- **TASK BRIEF**
Restate the entries below verbatim.
---------------
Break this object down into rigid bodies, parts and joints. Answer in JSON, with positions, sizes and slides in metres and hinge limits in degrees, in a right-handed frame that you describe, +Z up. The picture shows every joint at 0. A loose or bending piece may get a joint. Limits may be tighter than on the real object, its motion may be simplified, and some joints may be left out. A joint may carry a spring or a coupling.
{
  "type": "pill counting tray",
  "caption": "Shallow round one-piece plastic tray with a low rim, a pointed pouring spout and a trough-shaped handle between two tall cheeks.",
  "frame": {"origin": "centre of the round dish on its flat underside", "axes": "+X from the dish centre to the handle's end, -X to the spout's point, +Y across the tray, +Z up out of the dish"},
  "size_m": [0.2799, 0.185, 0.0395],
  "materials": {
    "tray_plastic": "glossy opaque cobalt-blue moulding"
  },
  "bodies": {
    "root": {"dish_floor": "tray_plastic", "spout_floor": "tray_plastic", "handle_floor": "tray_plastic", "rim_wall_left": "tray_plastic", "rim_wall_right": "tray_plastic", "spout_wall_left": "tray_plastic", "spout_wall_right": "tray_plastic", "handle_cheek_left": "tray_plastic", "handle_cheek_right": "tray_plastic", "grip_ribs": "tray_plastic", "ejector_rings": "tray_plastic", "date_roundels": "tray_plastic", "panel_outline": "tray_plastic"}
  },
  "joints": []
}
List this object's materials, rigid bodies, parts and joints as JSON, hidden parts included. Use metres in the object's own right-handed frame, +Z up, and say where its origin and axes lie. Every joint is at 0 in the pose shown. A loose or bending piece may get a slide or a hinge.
---------------
- **TASK RESPONSE**
Break this object down into rigid bodies, parts and joints. Answer in JSON, with positions, sizes and slides in metres and hinge limits in degrees, in a right-handed frame that you describe, +Z up. The picture shows every joint at 0. A loose or bending piece may get a joint. Limits may be tighter than on the real object, its motion may be simplified, and some joints may be left out. A joint may carry a spring or a coupling.
{
  "type": "pill counting tray",
  "caption": "Shallow round one-piece plastic tray with a low rim, a pointed pouring spout and a trough-shaped handle between two tall cheeks.",
  "frame": {"origin": "centre of the round dish on its flat underside", "axes": "+X from the dish centre to the handle's end, -X to the spout's point, +Y across the tray, +Z up out of the dish"},
  "size_m": [0.2799, 0.185, 0.0395],
  "materials": {
    "tray_plastic": "glossy opaque cobalt-blue moulding"
  },
  "bodies": {
    "root": {"dish_floor": "tray_plastic", "spout_floor": "tray_plastic", "handle_floor": "tray_plastic", "rim_wall_left": "tray_plastic", "rim_wall_right": "tray_plastic", "spout_wall_left": "tray_plastic", "spout_wall_right": "tray_plastic", "handle_cheek_left": "tray_plastic", "handle_cheek_right": "tray_plastic", "grip_ribs": "tray_plastic", "ejector_rings": "tray_plastic", "date_roundels": "tray_plastic", "panel_outline": "tray_plastic"}
  },
  "joints": []
}
List this object's materials, rigid bodies, parts and joints as JSON, hidden parts included. Use metres in the object's own right-handed frame, +Z up, and say where its origin and axes lie. Every joint is at 0 in the pose shown. A loose or bending piece may get a slide or a hinge.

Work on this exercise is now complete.